The 2015 legislation that removed the flag – S. 897 – did not specify how the banner would be displayed once it arrived at the relic room, a government-funded museum located in Columbia, S.C.  Nor did it provide a specific timetable for the banner to be incorporated into the museum’s existing displays.  The bill merely referenced that the flag would be transferred to the facility for “appropriate display.”

However, an offline “gentleman’s agreement” was supposed to have routed anywhere from $3-5 million to the museum to display the flag and other Civil War-era artifacts.  Lawmakers have balked at that price tag, arguing the relic room – which already has a taxpayer-subsidized annual budget of nearly $850,000 – cannot generate sufficient revenue to justify the expense.

We agree …

In fact long before the Confederate flag debate began raging across South Carolina, this website repeatedly blasted taxpayer appropriations for various Confederate-themed memorabilia.  We also railed against government funding for the H.L. Hunley, a Confederate submarine that has drained millions of tax dollars since it was raised from the bottom of Charleston harbor back in 2000.

Museums are simply not core functions of government, in our estimation – irrespective of what they display.

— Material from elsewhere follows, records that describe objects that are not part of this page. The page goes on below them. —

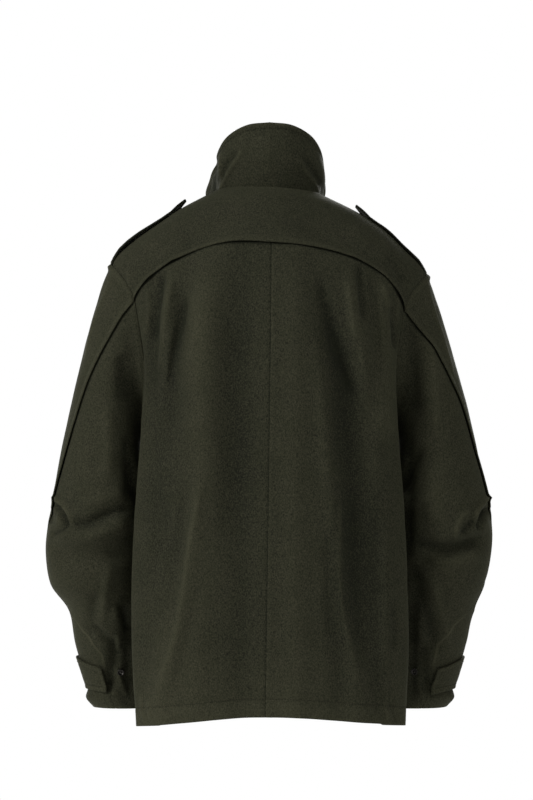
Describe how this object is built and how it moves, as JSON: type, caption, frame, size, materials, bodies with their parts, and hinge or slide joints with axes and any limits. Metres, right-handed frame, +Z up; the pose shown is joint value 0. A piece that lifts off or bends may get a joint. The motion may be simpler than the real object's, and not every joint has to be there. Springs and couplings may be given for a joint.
{
  "type": "parka",
  "caption": "Hollow worn form of a short field parka in brushed cloth, with stand collar, back yoke, shoulder straps, shaped sleeves, cuff straps and flap front.",
  "frame": {"origin": "middle of the neck opening, level with the collar seam at the nape, where the wearer's neck and shoulders carry the parka", "axes": "+Z up the wearer's spine, +X towards the wearer's left, and the wearer faces -Y"},
  "size_m": [0.6477, 0.3086, 0.8604],
  "materials": {
    "yoke": "matte brushed nap",
    "back_left": "matte brushed nap",
    "back_right": "matte brushed nap",
    "front_left": "matte brushed nap",
    "front_right": "matte brushed nap",
    "collar": "matte brushed nap",
    "sleeve_top_left": "matte brushed nap",
    "sleeve_top_right": "matte brushed nap",
    "sleeve_under_left": "matte brushed nap",
    "sleeve_under_right": "matte brushed nap",
    "epaulette_left": "matte brushed nap",
    "epaulette_right": "matte brushed nap",
    "cuff_tab_left": "matte brushed nap",
    "cuff_tab_right": "matte brushed nap",
    "front_flap": "matte brushed nap",
    "cuff_stud_left": "dark gunmetal, polished",
    "cuff_stud_right": "dark gunmetal, polished",
    "flap_stud_1": "dark gunmetal, polished",
    "flap_stud_2": "dark gunmetal, polished",
    "flap_stud_3": "dark gunmetal, polished",
    "flap_stud_4": "dark gunmetal, polished",
    "flap_stud_5": "dark gunmetal, polished",
    "flap_stud_6": "dark gunmetal, polished"
  },
  "bodies": {
    "root": {"yoke": "yoke", "back_left": "back_left", "back_right": "back_right", "front_left": "front_left", "front_right": "front_right", "collar": "collar", "sleeve_top_left": "sleeve_top_left", "sleeve_top_right": "sleeve_top_right", "sleeve_under_left": "sleeve_under_left", "sleeve_under_right": "sleeve_under_right", "epaulette_left": "epaulette_left", "epaulette_right": "epaulette_right", "cuff_tab_left": "cuff_tab_left", "cuff_tab_right": "cuff_tab_right", "front_flap": "front_flap", "cuff_stud_left": "cuff_stud_left", "cuff_stud_right": "cuff_stud_right", "flap_stud_1": "flap_stud_1", "flap_stud_2": "flap_stud_2", "flap_stud_3": "flap_stud_3", "flap_stud_4": "flap_stud_4", "flap_stud_5": "flap_stud_5", "flap_stud_6": "flap_stud_6"}
  },
  "joints": []
}
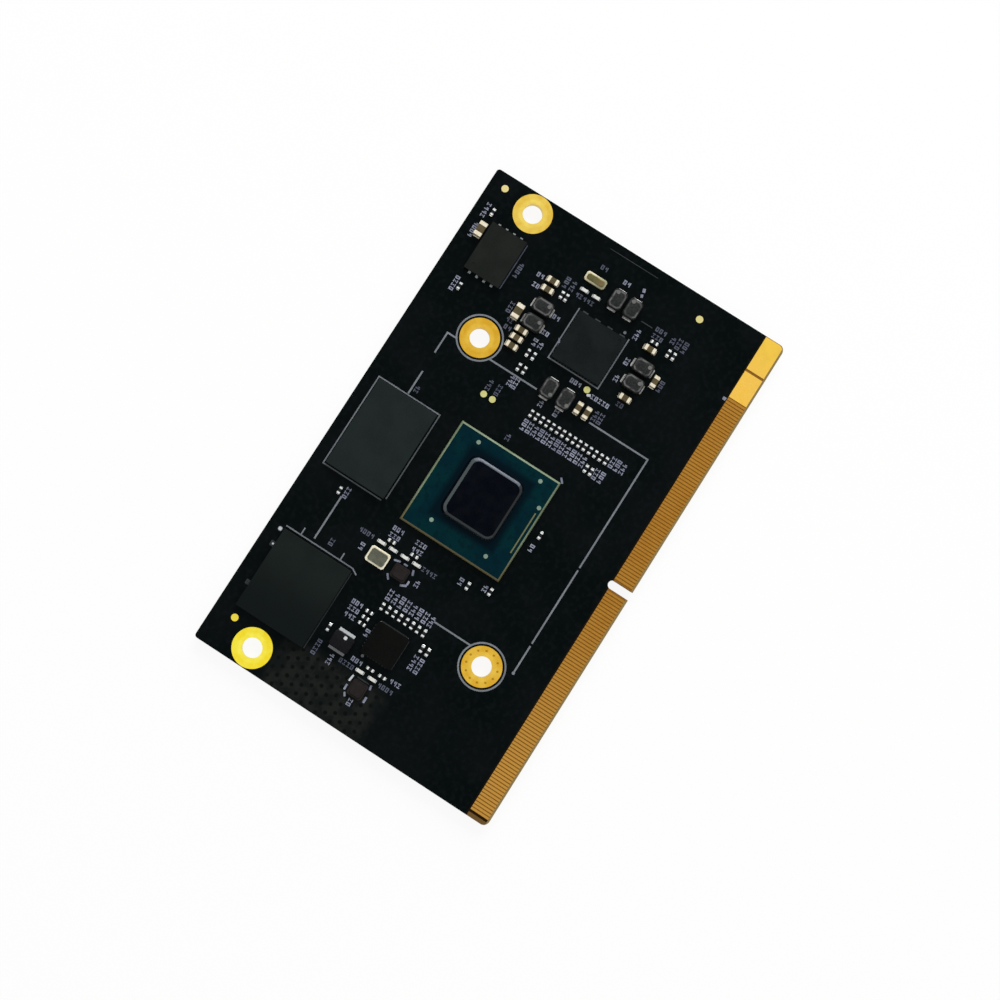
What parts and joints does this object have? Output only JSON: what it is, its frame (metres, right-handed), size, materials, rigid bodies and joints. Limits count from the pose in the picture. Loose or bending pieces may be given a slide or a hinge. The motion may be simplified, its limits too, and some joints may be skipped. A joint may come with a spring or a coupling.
{
  "type": "processor module board",
  "caption": "Card-edge processor module: dark circuit board with gold edge contacts, four plated holes, capped processor, memory, storage and power parts.",
  "frame": {"origin": "under the middle of the board, on the plane of the underside capacitors that it rests on", "axes": "+X along the contact edge, towards the two wide power pads; -Y towards the contact edge; +Z out of the component side"},
  "size_m": [0.082, 0.05, 0.0033],
  "materials": {
    "laminate": "dark solder mask over glass-epoxy laminate",
    "contact_gold": "hard gold on copper",
    "pad_gold": "flat immersion gold",
    "package_substrate": "dark green package substrate",
    "mould_compound": "fine matte epoxy moulding",
    "brown_mould": "brownish epoxy moulding",
    "coil_compound": "pressed iron powder with resin",
    "solder": "bright tin solder",
    "capacitor_brown": "sintered brown ceramic",
    "capacitor_pale": "sintered pale ceramic",
    "resistor_black": "black glazed resistor top on ceramic",
    "crystal_ceramic": "gold-rimmed ceramic base",
    "crystal_lid": "satin gold-washed lid",
    "crystal_dark_ceramic": "dark ceramic base",
    "crystal_dark_lid": "dark nickel lid",
    "printed_ink": "pale screen-printed ink"
  },
  "bodies": {
    "root": {"circuit_board": "laminate", "contacts_top_left": "contact_gold", "contacts_top_right": "contact_gold", "contacts_under_left": "contact_gold", "contacts_under_right": "contact_gold", "power_pads_top": "pad_gold", "power_pads_under": "pad_gold", "barrel_left_edge": "pad_gold", "barrel_right_edge": "pad_gold", "barrel_inner_left": "pad_gold", "barrel_inner_right": "pad_gold", "processor_substrate": "package_substrate", "processor_marks": "pad_gold", "processor_cap": "mould_compound", "processor_balls": "solder", "memory_chip": "mould_compound", "memory_balls": "solder", "storage_chip": "mould_compound", "storage_balls": "solder", "flash_chip": "mould_compound", "flash_leads": "solder", "power_chip": "mould_compound", "power_leads_and_pad": "solder", "network_chip": "brown_mould", "network_leads_and_pad": "solder", "coil_1": "coil_compound", "coil_2": "coil_compound", "coil_3": "coil_compound", "coil_4": "coil_compound", "coil_5": "coil_compound", "coil_6": "coil_compound", "coil_7": "coil_compound", "coil_8": "coil_compound", "coil_terminals": "solder", "network_coil": "brown_mould", "network_coil_terminals": "solder", "processor_crystal_base": "crystal_ceramic", "processor_crystal_lid": "crystal_lid", "sound_crystal_base": "crystal_dark_ceramic", "sound_crystal_lid": "crystal_dark_lid", "network_crystal_base": "crystal_dark_ceramic", "network_crystal_lid": "crystal_dark_lid", "slow_crystal_base": "crystal_ceramic", "slow_crystal_lid": "crystal_lid", "bulk_capacitor_bodies": "capacitor_brown", "bulk_capacitor_ends": "solder", "load_capacitor_bodies": "capacitor_pale", "load_capacitor_ends": "solder", "right_bank_bodies": "resistor_black", "right_bank_ends": "solder", "left_bank_bodies": "resistor_black", "left_bank_ends": "solder", "scattered_chip_bodies": "resistor_black", "scattered_chip_ends": "solder", "underside_capacitor_bodies": "capacitor_brown", "underside_capacitor_ends": "solder", "test_pads": "pad_gold", "alignment_dots": "pad_gold", "printed_legend": "printed_ink"}
  },
  "joints": []
}
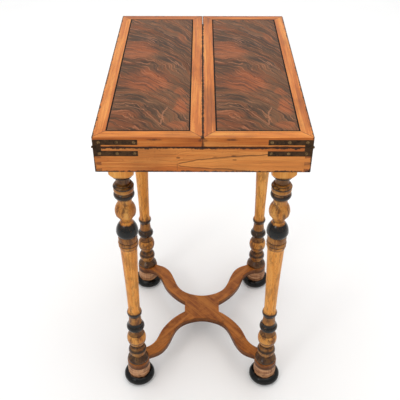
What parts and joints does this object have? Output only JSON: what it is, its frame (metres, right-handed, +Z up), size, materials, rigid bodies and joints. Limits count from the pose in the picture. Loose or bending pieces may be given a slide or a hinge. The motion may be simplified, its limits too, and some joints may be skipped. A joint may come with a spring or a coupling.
{
  "type": "folding card table",
  "caption": "Small card table whose two leaves swing out sideways from a shallow dovetailed box on turned legs, tied low down by a serpentine cross stretcher on bun feet.",
  "frame": {"origin": "on the floor, below the middle of the table", "axes": "+Z up, -Y is the front with the hinge straps in view, +X to the right of a person who looks at the front"},
  "size_m": [0.364, 0.513, 0.718],
  "materials": {
    "baize": "green wool baize",
    "black_line": "polished ebonised line",
    "brass": "worn brass",
    "bronze": "darkened brass",
    "foot_wood": "ebonised bun under a pale collar",
    "honey_wood": "satin polished honey-coloured wood",
    "inner_wood": "unpolished secondary wood",
    "rosewood": "polished dark figured veneer",
    "steel": "plain steel",
    "stretcher_wood": "satin polished wood",
    "turned_wood": "satin polished wood, painted dark on the rings"
  },
  "bodies": {
    "base": {"back_cross_rail": "inner_wood", "back_left_foot": "foot_wood", "back_left_leg": "turned_wood", "back_right_foot": "foot_wood", "back_right_leg": "turned_wood", "bed_ledges": "inner_wood", "box_back_board": "honey_wood", "box_bottom_board": "inner_wood", "box_front_board": "honey_wood", "box_hinge_screws": "brass", "box_left_board": "honey_wood", "box_right_board": "honey_wood", "frame_screws": "steel", "front_cross_rail": "inner_wood", "front_left_foot": "foot_wood", "front_left_leg": "turned_wood", "front_right_foot": "foot_wood", "front_right_leg": "turned_wood", "left_back_hinge_box_plate": "bronze", "left_back_hinge_pin": "bronze", "left_front_hinge_box_plate": "bronze", "left_front_hinge_pin": "bronze", "left_side_rail": "inner_wood", "lower_stretcher": "stretcher_wood", "playing_bed": "inner_wood", "playing_bed_baize": "baize", "right_back_hinge_box_plate": "bronze", "right_back_hinge_pin": "bronze", "right_front_hinge_box_plate": "bronze", "right_front_hinge_pin": "bronze", "right_side_rail": "inner_wood", "upper_stretcher": "stretcher_wood"},
    "left_leaf": {"left_leaf_back_rail": "honey_wood", "left_leaf_baize": "baize", "left_leaf_core_board": "inner_wood", "left_leaf_front_rail": "honey_wood", "left_leaf_inner_stile": "honey_wood", "left_leaf_outer_stile": "honey_wood", "left_leaf_screws": "brass", "left_leaf_stringing": "black_line", "left_leaf_veneer_panel": "rosewood", "left_back_hinge_leaf_plate": "bronze", "left_front_hinge_leaf_plate": "bronze"},
    "right_leaf": {"right_leaf_back_rail": "honey_wood", "right_leaf_baize": "baize", "right_leaf_core_board": "inner_wood", "right_leaf_front_rail": "honey_wood", "right_leaf_inner_stile": "honey_wood", "right_leaf_outer_stile": "honey_wood", "right_leaf_screws": "brass", "right_leaf_stringing": "black_line", "right_leaf_veneer_panel": "rosewood", "right_back_hinge_leaf_plate": "bronze", "right_front_hinge_leaf_plate": "bronze"}
  },
  "joints": [
    {"name": "left_leaf_hinge", "type": "hinge", "parent": "base", "child": "left_leaf", "pos_m": [-0.1772, 0, 0.6998], "axis": [0, -1, 0], "range_deg": [0, 180]},
    {"name": "right_leaf_hinge", "type": "hinge", "parent": "base", "child": "right_leaf", "pos_m": [0.1772, 0, 0.6998], "axis": [0, 1, 0], "range_deg": [0, 180]}
  ]
}
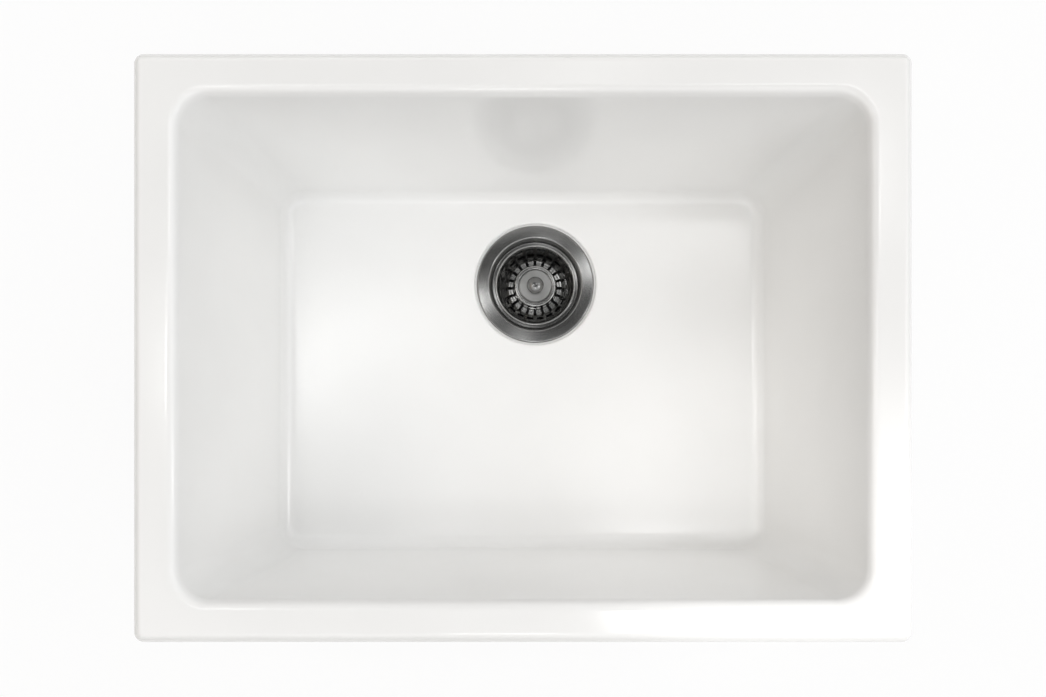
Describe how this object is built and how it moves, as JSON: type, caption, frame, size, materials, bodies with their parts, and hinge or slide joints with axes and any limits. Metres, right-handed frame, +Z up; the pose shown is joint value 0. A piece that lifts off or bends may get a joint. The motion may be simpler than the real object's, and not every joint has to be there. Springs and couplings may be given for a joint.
{
  "type": "undermount kitchen sink",
  "caption": "White glazed fireclay undermount kitchen sink, one deep rectangular bowl with a stainless basket strainer set in its floor near the back.",
  "frame": {"origin": "centre of the rim's flat top face, which meets the underside of the worktop", "axes": "+X along the sink to the user's right, +Y to the back where the tap stands, +Z up out of the bowl"},
  "size_m": [0.595, 0.45, 0.2661],
  "materials": {
    "glazed_fireclay": "gloss",
    "brushed_stainless": "satin",
    "bright_stainless": "polished",
    "cast_brass": "satin",
    "black_rubber": "matte",
    "grey_foam": "matte",
    "fibre_board": "matte",
    "white_nylon": "satin"
  },
  "bodies": {
    "sink": {"basin": "glazed_fireclay", "strainer_body": "brushed_stainless", "flange_seal": "grey_foam", "under_gasket": "black_rubber", "friction_ring": "fibre_board", "locknut": "cast_brass", "outlet_spud": "cast_brass", "outlet_cross": "brushed_stainless"},
    "basket": {"basket_cup": "bright_stainless", "stem_guide": "white_nylon", "detent_ring": "bright_stainless"},
    "plunger": {"hub_cap": "bright_stainless", "knob": "bright_stainless", "stem": "bright_stainless", "stopper_plate": "bright_stainless", "stopper": "black_rubber", "stopper_washer": "bright_stainless", "stem_nut": "cast_brass"}
  },
  "joints": [
    {"name": "basket_lift", "type": "slide", "parent": "sink", "child": "basket", "axis": [0, 0, 1], "range_m": [0, 0.27]},
    {"name": "stopper_pull", "type": "slide", "parent": "basket", "child": "plunger", "axis": [0, 0, 1], "range_m": [0, 0.01]}
  ]
}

Bessenger and his allies disagree – and are pushing for the “gentleman’s agreement” reached in 2015 to be honored.  In fact they have launched a statewide publicity campaign aimed at drawing attention to the plight of their beloved banner.

(Click to view)

(Via S.C. Secessionist Party)

Bessenger calls it “flagging” – taking a ten-by-fifteen-foot Confederate flag to a high-profile landmark and unfurling it in a highly-visible location.  This weekend, Bessenger and Braxton Spivey – a member of the S.C. Secessionist Party’s board of directors – took their banner to Fort Sumter, a national monument in Charleston Harbor that commemorates the April 1861 commencement of hostilities between Union and Confederate forces.

“The park ranger tried to tell us we couldn’t (display the flag) it because it’s not a free speech area,” Bessenger told us.  “I asked him if he was going to arrest me and he said ‘no,’ then I asked if I was breaking any laws and he said ‘no,’ so I told him to have a nice day and kept doing it.”

Fort Sumter used to fly two versions of the Confederate flag (click here for a refresher on these various banners), but they were taken down two weeks after the “Holy City Massacre,” a racially-motivated murder of nine black parishioners at Mother Emanuel AME church in Charleston, S.C.

White supremacist Dylann Roof, 22, received the death penalty in his federal trial for these murders, and is awaiting trial on state charges.  He previously confessed to the killings, saying it was his intention to start a race war.

FITSNews was the first media outlet in the state of South Carolina to call for the removal of the flag from the grounds of the State House in the aftermath of the shooting.  Unlike then-S.C. governor Nikki Haley, we didn’t have to wait for our crony capitalist masters to tell us the right thing to do.

(Haley previously supported the flag and rebuffed efforts to remove it, for those of you keeping score at home).

While we believed the flag’s removal from the State House grounds was necessary (actually, we don’t think it should have ever been raised in the first place), we’ve been thoroughly disappointed with the way many well-intentioned flag backers have been demonized during the process.  Also, at this point it seems clear that flag supporters who agreed to go along with the removal of the banner aren’t getting what they were promised in exchange.